Sure, we’re a small state – but one that has a multi-century legacy of industriousness and infrastructure connecting almost every community to one another. OK, we’re a cold state – but one that will remain livable as other states dry up or cook. Fine, we’re not New York or Boston – but we’re the land bridge that links them. 

It might surprise some of the naysayers and scolds that haunt local zoning meetings, but those things mean Connecticut as a home is really attractive and that’s a good thing.  As someone who grew up here and recently moved back after more than a decade away, I can attest to that. It is not an exaggeration to say that millions of people looking for a new home in the decades ahead will agree with me. We should want as many of them as we can to come to Connecticut – and we want the people already here to benefit when they do. 

But right now, that’s unlikely. Decades of anti-homes local zoning policies have made Connecticut into an exit-door-only state. As someone who is also currently renting a home, and feels lucky to have found it, I know firsthand how hard it actually is to move here and to think about making it a forever home.
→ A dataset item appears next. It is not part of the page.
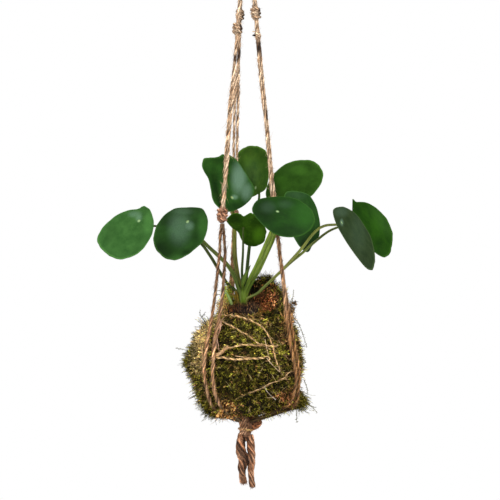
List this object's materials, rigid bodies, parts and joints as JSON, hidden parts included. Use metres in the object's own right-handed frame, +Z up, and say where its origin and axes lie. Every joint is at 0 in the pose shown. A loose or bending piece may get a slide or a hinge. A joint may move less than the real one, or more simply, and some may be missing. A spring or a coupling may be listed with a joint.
{
  "type": "hanging moss ball plant",
  "caption": "Round-leaved plant rooted in a moss ball bound with twine, hung in a knotted jute hanger with a top loop and short frayed rope tails under the bottom knot.",
  "frame": {"origin": "Inside top of the hanging loop, where a hook carries the plant", "axes": "+Z up along the hanger, -Y to the front of the plant, +X to its right as seen from the front"},
  "size_m": [0.3054, 0.1505, 0.601],
  "materials": {
    "leaf": "fresh leaf with a soft waxy sheen, paler underside, rim and stalk",
    "young_leaf": "young leaf, still rolled, satin",
    "shoot": "pale green shoot, satin",
    "crown": "green stem base, satin",
    "moss": "sheet moss of fine pointed sprigs, dull, olive green with tan and red-brown patches",
    "soil": "moist dark potting soil with roots, rough",
    "jute": "natural jute cord, twisted, hairy, dull",
    "twine": "thin pale jute twine, hairy, dull",
    "rope": "coarse twisted jute rope, frayed, dull"
  },
  "bodies": {
    "root": {"hanging_loop": "jute", "gathering_knot": "jute", "leg_left": "jute", "leg_back": "jute", "leg_right": "jute", "sling_left_1": "jute", "sling_left_2": "jute", "sling_back_1": "jute", "sling_back_2": "jute", "sling_right_1": "jute", "sling_right_2": "jute", "bottom_knot": "rope", "tail_left": "rope", "tail_right": "rope", "moss_wrap": "moss", "binding_twine": "twine", "soil_ball": "soil", "stem_crown": "crown", "young_leaf": "young_leaf", "side_shoot": "shoot", "leaf_1": "leaf", "leaf_2": "leaf", "leaf_3": "leaf", "leaf_4": "leaf", "leaf_5": "leaf", "leaf_6": "leaf", "leaf_7": "leaf", "leaf_8": "leaf", "leaf_9": "leaf", "leaf_10": "leaf"}
  },
  "joints": []
}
I can’t find an affordable home in the town where I grew up, or one in a walkable, transit-rich neighborhood where I don’t need a car every trip. Or one in an economically and racially diverse community.

The people of all ages and backgrounds that we need to remain in or follow me to Connecticut want those kinds of homes, too. We have lots of big and small communities where they can go seamlessly, but we need new tools to get there. Work Live Ride is one of them.  With it, we can build – and rebuild – the full spectrum of homes that plays to our state’s embedded advantages in the coming decades. It’s up to us to make our leaders see this vision today.

Steering Connecticut away from the car-centric sprawl that’s dominated our planning and stunted our imagination for nearly a century won’t be easy, and it won’t happen in one bill, but we must start now. The economic and racial segregation that’s frozen our future was a choice and we must choose a new path to unfreeze it. It’s a path that can absolutely get our economy and infrastructure to comfortably support 5 million residents sooner than we think. I can’t wait.

Pete Harrison is the Director of DesegregateCT and lives in Simsbury.